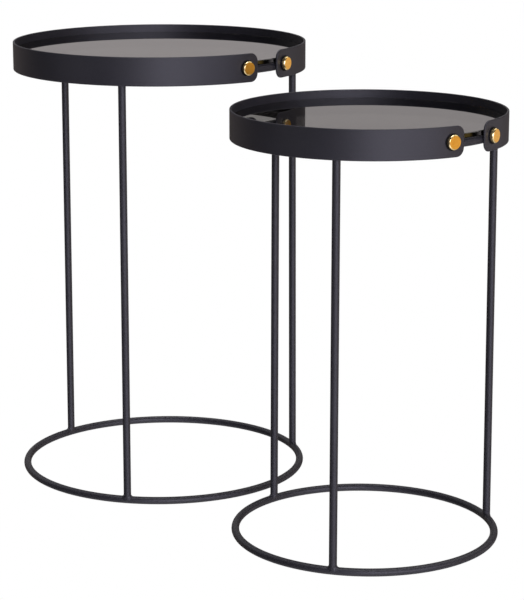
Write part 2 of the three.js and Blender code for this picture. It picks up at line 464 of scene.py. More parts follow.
class Workpiece:
    """One piece in the making: a mesh that is shaped, dressed and set on its CAD body."""

    def __init__(self, name: str) -> None:
        """Starts an empty piece."""
        self.name = name
        self.bm = bmesh.new()

    def circle(self, radius: float, segments: int, matrix: Matrix) -> list[BMVert]:
        """Adds an open circle of edges, moved from the XY plane, and returns its vertices in order."""
        made = bmesh.ops.create_circle(self.bm, radius=radius, segments=segments, matrix=matrix)
        return made["verts"]

    def outline(self, points: Sequence[tuple[float, float]], closed: bool) -> list[BMVert]:
        """Adds a profile of [radius, height] corners in the XZ plane and returns its vertices."""
        verts = [self.bm.verts.new((radius, 0, height)) for radius, height in points]
        pairs = list(zip(verts, verts[1:]))
        if closed:
            pairs.append((verts[-1], verts[0]))
        for first, second in pairs:
            self.bm.edges.new((first, second))
        return verts

    def spin(self, verts: Sequence[BMVert], steps: int) -> None:
        """Turns a profile right round the Z axis and closes the seam and the poles."""
        edges = list({edge for vert in verts for edge in vert.link_edges})
        bmesh.ops.spin(
            self.bm,
            geom=[*verts, *edges],
            cent=(0, 0, 0),
            axis=UP,
            dvec=(0, 0, 0),
            angle=FULL_TURN,
            steps=steps,
            use_merge=True,
            use_duplicate=False,
        )
        bmesh.ops.remove_doubles(self.bm, verts=self.bm.verts[:], dist=SEAM)
        self.face_outwards()

    def face_outwards(self) -> None:
        """Turns every face to point out of the closed shape."""
        bmesh.ops.recalc_face_normals(self.bm, faces=self.bm.faces[:])

    def bridge(self, *loops: Sequence[BMVert]) -> None:
        """Joins each closed loop of vertices to the next with a band of faces."""
        for first, second in zip(loops, loops[1:]):
            edges = [*loop_edges(first), *loop_edges(second)]
            bmesh.ops.bridge_loops(self.bm, edges=edges)

    def close_loop(self, loop: Sequence[BMVert]) -> None:
        """Fills a closed loop of vertices with one face."""
        bmesh.ops.contextual_create(self.bm, geom=[*loop, *loop_edges(loop)])

    def reshape(self, tweak: Tweak, verts: Optional[Iterable[BMVert]] = None) -> None:
        """Moves vertices, all of them unless some are given, to where a rule says."""
        for vert in self.bm.verts if verts is None else verts:
            vert.co = tweak(vert.co)

    def place(self, matrix: Matrix) -> None:
        """Moves the whole mesh."""
        bmesh.ops.transform(self.bm, matrix=matrix, verts=self.bm.verts[:])

    def smooth(self, crease_degrees: float = 30.0) -> None:
        """Shades the mesh smooth, except across edges sharper than an angle."""
        limit = math.radians(crease_degrees)
        for face in self.bm.faces:
            face.smooth = True
        for edge in self.bm.edges:
            if edge.calc_face_angle(0.0) > limit:
                edge.smooth = False

    def in_scene(self) -> Object:
        """Turns the mesh into an object of the scene."""
        mesh = bpy.data.meshes.new(self.name)
        self.bm.to_mesh(mesh)
        self.bm.free()
        made = bpy.data.objects.new(self.name, mesh)
        bpy.context.scene.collection.objects.link(made)
        return made

    def finish(self, finish: Finish, body: str, node: str) -> None:
        """Makes the object, dresses it and sets it on its body.

        Args:
            finish: Surface finish.
            body: CAD body that it moves with.
            node: CAD node that it stands for.
        """
        made = self.in_scene()
        made.data.materials.append(finish.material())
        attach(made, body)
        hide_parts(node)
        log.info("%s: %d faces, %s, on %s", made.name, len(made.data.polygons), finish.name, body)


def verts_of(geom: Iterable[object]) -> list[BMVert]:
    """The vertices among the elements that an operator gives back."""
    return [item for item in geom if isinstance(item, BMVert)]


def soften(bm: BMesh, geom: Sequence[object], radius: float, segments: int, affect: str) -> None:
    """Rounds some corners or edges of a mesh, as affect says: VERTICES or EDGES."""
    bmesh.ops.bevel(
        bm,
        geom=geom,
        offset=radius,
        offset_type="OFFSET",
        segments=segments,
        profile=0.5,
        affect=affect,
        material=-1,
    )


def cut_across(bm: BMesh, faces: Sequence[BMFace], along: Vector, place: float) -> list[BMFace]:
    """Cuts faces where a plane crosses them.

    Args:
        bm: Their mesh.
        faces: The faces to cut.
        along: Unit vector square to the plane.
        place: How far along that vector the plane is.

    Returns:
        The faces on both sides of the cut.
    """
    edges = {edge for face in faces for edge in face.edges}
    verts = {vert for face in faces for vert in face.verts}
    geom = [*verts, *edges, *faces]
    cut = bmesh.ops.bisect_plane(bm, geom=geom, dist=NEAR, plane_co=along * place, plane_no=along)
    return [item for item in cut["geom"] if isinstance(item, BMFace)]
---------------
### Aim
Extract the data in full. Keep it word for word.

### Solved exercise
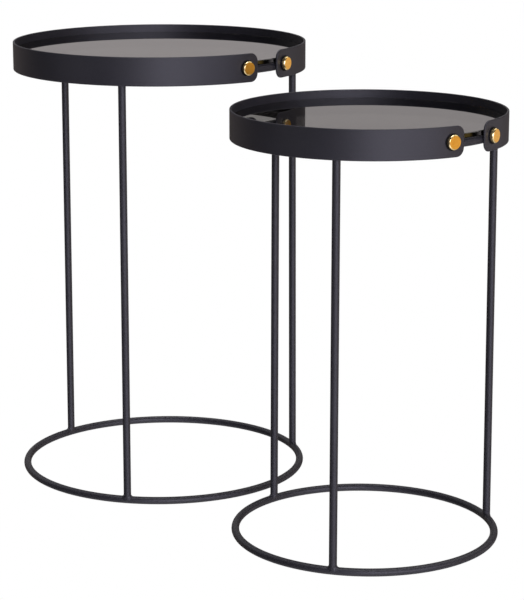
Write part 2 of the three.js and Blender code for this picture. It picks up at line 464 of scene.py. More parts follow.
class Workpiece:
    """One piece in the making: a mesh that is shaped, dressed and set on its CAD body."""

    def __init__(self, name: str) -> None:
        """Starts an empty piece."""
        self.name = name
        self.bm = bmesh.new()

    def circle(self, radius: float, segments: int, matrix: Matrix) -> list[BMVert]:
        """Adds an open circle of edges, moved from the XY plane, and returns its vertices in order."""
        made = bmesh.ops.create_circle(self.bm, radius=radius, segments=segments, matrix=matrix)
        return made["verts"]

    def outline(self, points: Sequence[tuple[float, float]], closed: bool) -> list[BMVert]:
        """Adds a profile of [radius, height] corners in the XZ plane and returns its vertices."""
        verts = [self.bm.verts.new((radius, 0, height)) for radius, height in points]
        pairs = list(zip(verts, verts[1:]))
        if closed:
            pairs.append((verts[-1], verts[0]))
        for first, second in pairs:
            self.bm.edges.new((first, second))
        return verts

    def spin(self, verts: Sequence[BMVert], steps: int) -> None:
        """Turns a profile right round the Z axis and closes the seam and the poles."""
        edges = list({edge for vert in verts for edge in vert.link_edges})
        bmesh.ops.spin(
            self.bm,
            geom=[*verts, *edges],
            cent=(0, 0, 0),
            axis=UP,
            dvec=(0, 0, 0),
            angle=FULL_TURN,
            steps=steps,
            use_merge=True,
            use_duplicate=False,
        )
        bmesh.ops.remove_doubles(self.bm, verts=self.bm.verts[:], dist=SEAM)
        self.face_outwards()

    def face_outwards(self) -> None:
        """Turns every face to point out of the closed shape."""
        bmesh.ops.recalc_face_normals(self.bm, faces=self.bm.faces[:])

    def bridge(self, *loops: Sequence[BMVert]) -> None:
        """Joins each closed loop of vertices to the next with a band of faces."""
        for first, second in zip(loops, loops[1:]):
            edges = [*loop_edges(first), *loop_edges(second)]
            bmesh.ops.bridge_loops(self.bm, edges=edges)

    def close_loop(self, loop: Sequence[BMVert]) -> None:
        """Fills a closed loop of vertices with one face."""
        bmesh.ops.contextual_create(self.bm, geom=[*loop, *loop_edges(loop)])

    def reshape(self, tweak: Tweak, verts: Optional[Iterable[BMVert]] = None) -> None:
        """Moves vertices, all of them unless some are given, to where a rule says."""
        for vert in self.bm.verts if verts is None else verts:
            vert.co = tweak(vert.co)

    def place(self, matrix: Matrix) -> None:
        """Moves the whole mesh."""
        bmesh.ops.transform(self.bm, matrix=matrix, verts=self.bm.verts[:])

    def smooth(self, crease_degrees: float = 30.0) -> None:
        """Shades the mesh smooth, except across edges sharper than an angle."""
        limit = math.radians(crease_degrees)
        for face in self.bm.faces:
            face.smooth = True
        for edge in self.bm.edges:
            if edge.calc_face_angle(0.0) > limit:
                edge.smooth = False

    def in_scene(self) -> Object:
        """Turns the mesh into an object of the scene."""
        mesh = bpy.data.meshes.new(self.name)
        self.bm.to_mesh(mesh)
        self.bm.free()
        made = bpy.data.objects.new(self.name, mesh)
        bpy.context.scene.collection.objects.link(made)
        return made

    def finish(self, finish: Finish, body: str, node: str) -> None:
        """Makes the object, dresses it and sets it on its body.

        Args:
            finish: Surface finish.
            body: CAD body that it moves with.
            node: CAD node that it stands for.
        """
        made = self.in_scene()
        made.data.materials.append(finish.material())
        attach(made, body)
        hide_parts(node)
        log.info("%s: %d faces, %s, on %s", made.name, len(made.data.polygons), finish.name, body)


def verts_of(geom: Iterable[object]) -> list[BMVert]:
    """The vertices among the elements that an operator gives back."""
    return [item for item in geom if isinstance(item, BMVert)]


def soften(bm: BMesh, geom: Sequence[object], radius: float, segments: int, affect: str) -> None:
    """Rounds some corners or edges of a mesh, as affect says: VERTICES or EDGES."""
    bmesh.ops.bevel(
        bm,
        geom=geom,
        offset=radius,
        offset_type="OFFSET",
        segments=segments,
        profile=0.5,
        affect=affect,
        material=-1,
    )


def cut_across(bm: BMesh, faces: Sequence[BMFace], along: Vector, place: float) -> list[BMFace]:
    """Cuts faces where a plane crosses them.

    Args:
        bm: Their mesh.
        faces: The faces to cut.
        along: Unit vector square to the plane.
        place: How far along that vector the plane is.

    Returns:
        The faces on both sides of the cut.
    """
    edges = {edge for face in faces for edge in face.edges}
    verts = {vert for face in faces for vert in face.verts}
    geom = [*verts, *edges, *faces]
    cut = bmesh.ops.bisect_plane(bm, geom=geom, dist=NEAR, plane_co=along * place, plane_no=along)
    return [item for item in cut["geom"] if isinstance(item, BMFace)]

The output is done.